Stars beam brightly out of the darkness of space thanks to fusion, atoms melding together and releasing energy. But what if there's another way to power a star?
A team of astrophysicists including Katherine Freese at The University of Texas at Austin analyzed images from the James Webb Space Telescope (JWST) and found three bright objects that might be "dark stars," theoretical objects much bigger and brighter than our sun, powered by particles of dark matter annihilating. If confirmed, dark stars could reveal the nature of dark matter, one of the deepest unsolved problems in all of physics.
"Discovering a new type of star is pretty interesting all by itself, but discovering it's dark matter that's powering this-that would be huge," said Freese, director of the Weinberg Institute for Theoretical Physics and the Jeff and Gail Kodosky Endowed Chair in Physics at UT Austin.
Although dark matter makes up about 25% of the universe, its nature has eluded scientists. Scientists believe it consists of a new type of elementary particle, and the hunt to detect such particles is on. Among the leading candidates are Weakly Interacting Massive Particles. When they collide, these particles annihilate themselves, depositing heat into collapsing clouds of hydrogen and converting them into brightly shining dark stars. The identification of supermassive dark stars would open up the possibility of learning about the dark matter based on their observed properties.
The research is published in the Proceedings of the National Academy of Sciences. Along with Freese, the co-authors are Cosmin Ilie and Jillian Paulin at Colgate University.
Follow-up observations from JWST of the objects' spectroscopic properties - including dips or excess of light intensity in certain frequency bands - could help confirm whether these candidate objects are indeed dark stars.
Confirming the existence of dark stars might also help solve a problem created by JWST: There seem to be too many large galaxies too early in the universe to fit the predictions of the standard model of cosmology.
"It's more likely that something within the standard model needs tuning, because proposing something entirely new, as we did, is always less probable," Freese said. "But if some of these objects that look like early galaxies are actually dark stars, the simulations of galaxy formation agree better with observations."
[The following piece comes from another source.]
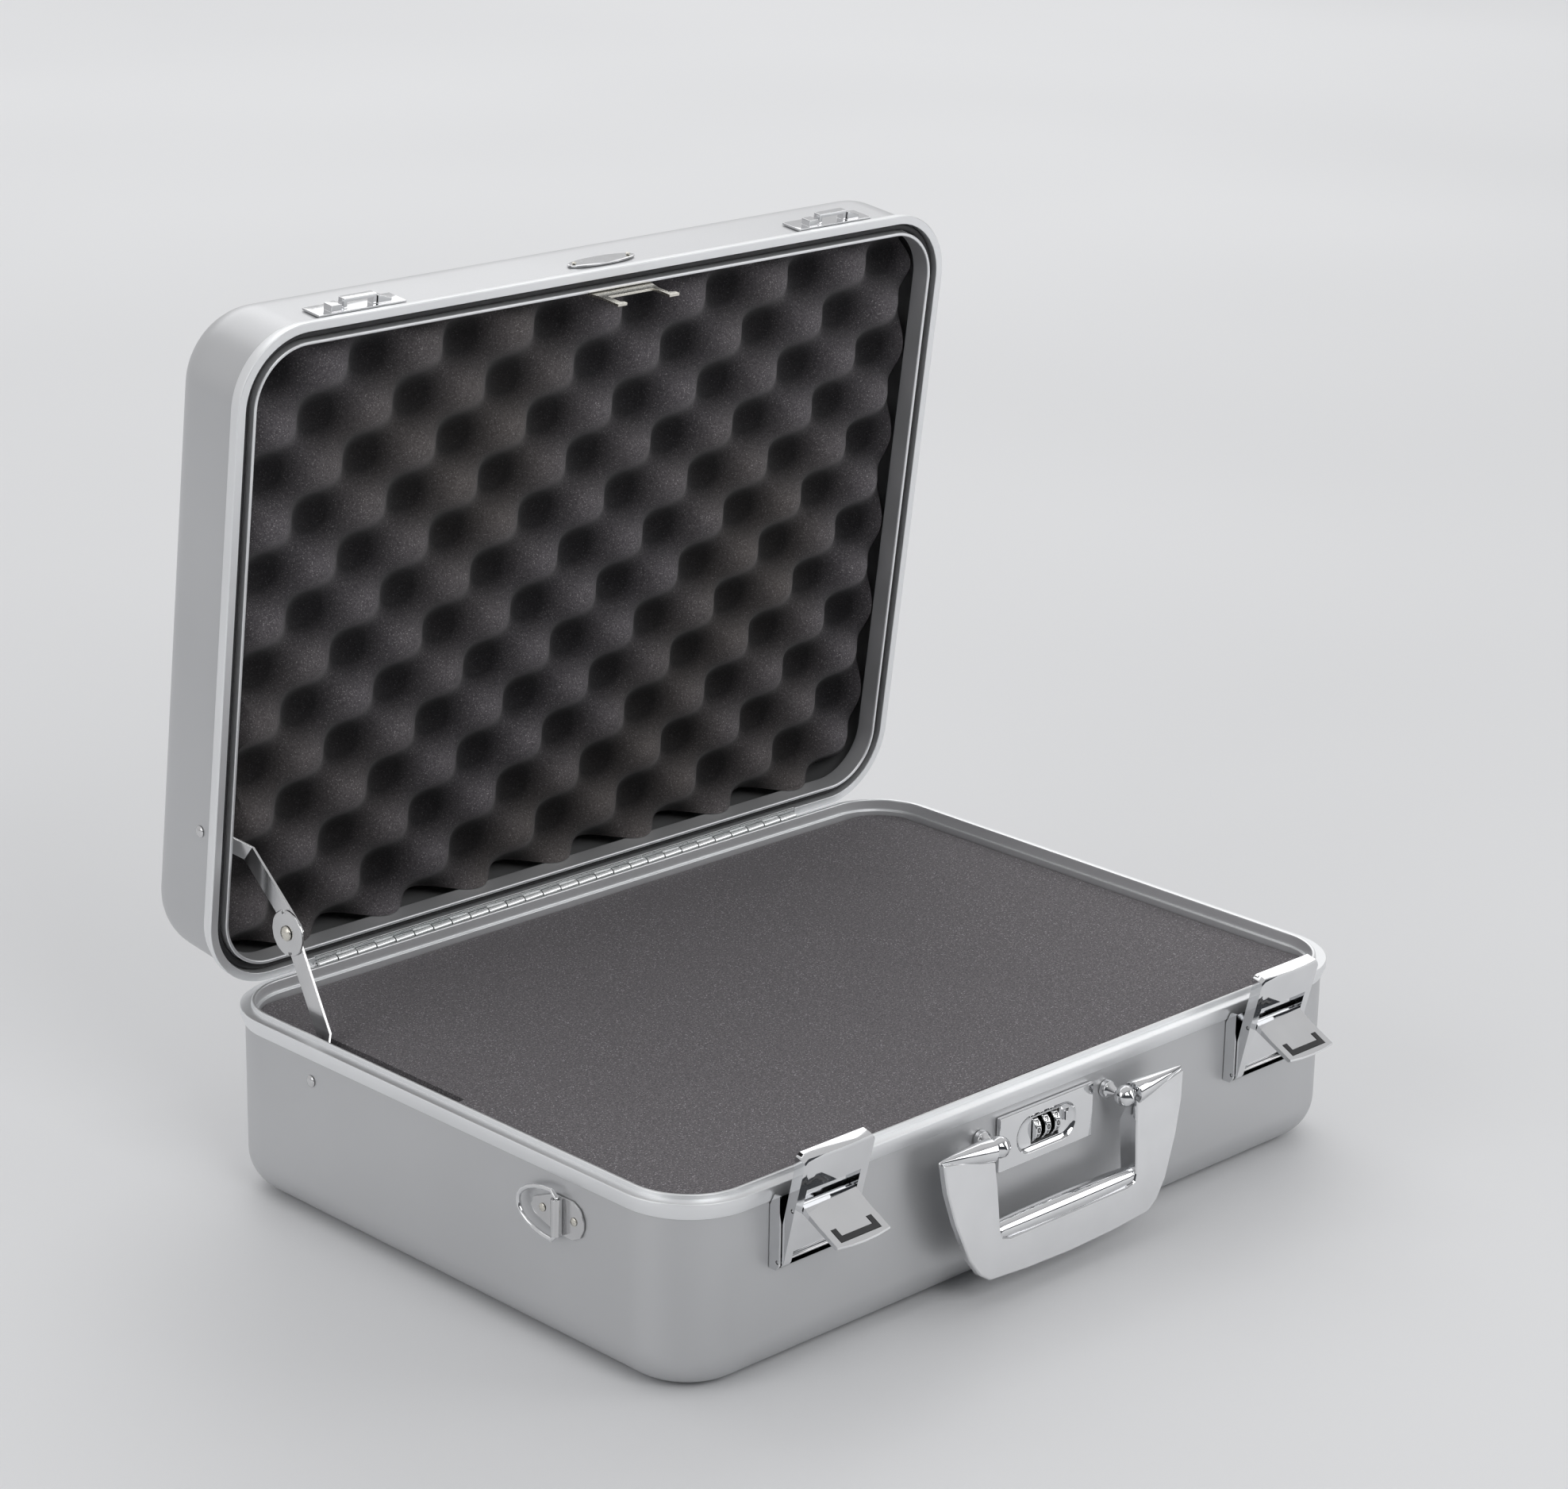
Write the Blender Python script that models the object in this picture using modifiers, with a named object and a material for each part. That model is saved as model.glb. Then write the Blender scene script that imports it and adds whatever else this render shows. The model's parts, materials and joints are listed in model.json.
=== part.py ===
"""Hard aluminium equipment case, shown open: a base and a lid on a piano hinge, each with
a rim extrusion and a foam lining, two draw latches, a carrying handle, a three-dial lock,
a folding lid stay and two strap rings.

Lengths are in metres. X runs along the case, Y from front to back, Z up. The origin is the
middle of the flat bottom. Lid pieces are drawn as they lie when the lid is shut and are
turned open by the empty on the hinge axis; the other moving pieces work the same way.
"""

from math import acos, asin, atan2, cos, hypot, pi, radians, sin, tau

import bmesh
import bpy
from mathutils import Matrix, Vector

# Overall sizes
CASE_W = 0.457
CASE_D = 0.332
BASE_H = 0.093
LID_H = 0.059
CORNER_R = 0.038
BASE_EDGE_R = 0.020
LID_EDGE_R = 0.022
RIM_PROUD = 0.0025
SHELL_T = 0.0012
GAP = 0.0003
LID_OPEN = radians(83)

HALF_W = CASE_W / 2
HALF_D = CASE_D / 2
FRONT_WALL = -HALF_D + RIM_PROUD
LEFT_WALL = -HALF_W + RIM_PROUD
INNER_WALL = RIM_PROUD + SHELL_T
HINGE = Vector((0.0, HALF_D, BASE_H))

# Rim extrusions, as (inset from the outline, height from the mating plane)
SLOT_OUT = RIM_PROUD - GAP
SLOT_IN = INNER_WALL + GAP
BASE_RIM_IN = 0.0088
BASE_RIM_DEPTH = 0.0115
LID_RIM_IN = 0.0108
LID_RIM_DEPTH = 0.0112
TONGUE_OUT = 0.0052
TONGUE_IN = 0.0074
TONGUE_H = 0.0021
GROOVE_OUT = 0.0044
GROOVE_IN = 0.0090
GROOVE_DEPTH = 0.0062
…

The three candidate dark stars (JADES-GS-z13-0, JADES-GS-z12-0, and JADES-GS-z11-0) were originally identified as galaxies in December 2022 by the JWST Advanced Deep Extragalactic Survey (JADES). Using spectroscopic analysis, the JADES team confirmed the objects were observed at times ranging from about 320 million to 400 million years after the Big Bang, making them some of the earliest objects ever seen.
"When we look at the James Webb data, there are two competing possibilities for these objects," Freese said. "One is that they are galaxies containing millions of ordinary, population-III stars. The other is that they are dark stars. And believe it or not, one dark star has enough light to compete with an entire galaxy of stars."
Dark stars could theoretically grow to be several million times the mass of our sun and up to 10 billion times as bright as the sun.
The idea for dark stars originated in a series of conversations between Freese and Doug Spolyar, at the time a graduate student at the University of California, Santa Cruz. They wondered: What does dark matter do to the first stars to form in the universe? Then they reached out to Paolo Gondolo, an astrophysicist at the University of Utah, who joined the team. After several years of development, they published their first paper on this theory in the journal Physical Review Letters in 2008.
Funding for this research was provided by the U.S. Department of Energy's Office of High Energy Physics program and the Vetenskapsradet (Swedish Research Council) at the Oskar Klein Centre for Cosmoparticle Physics at Stockholm University.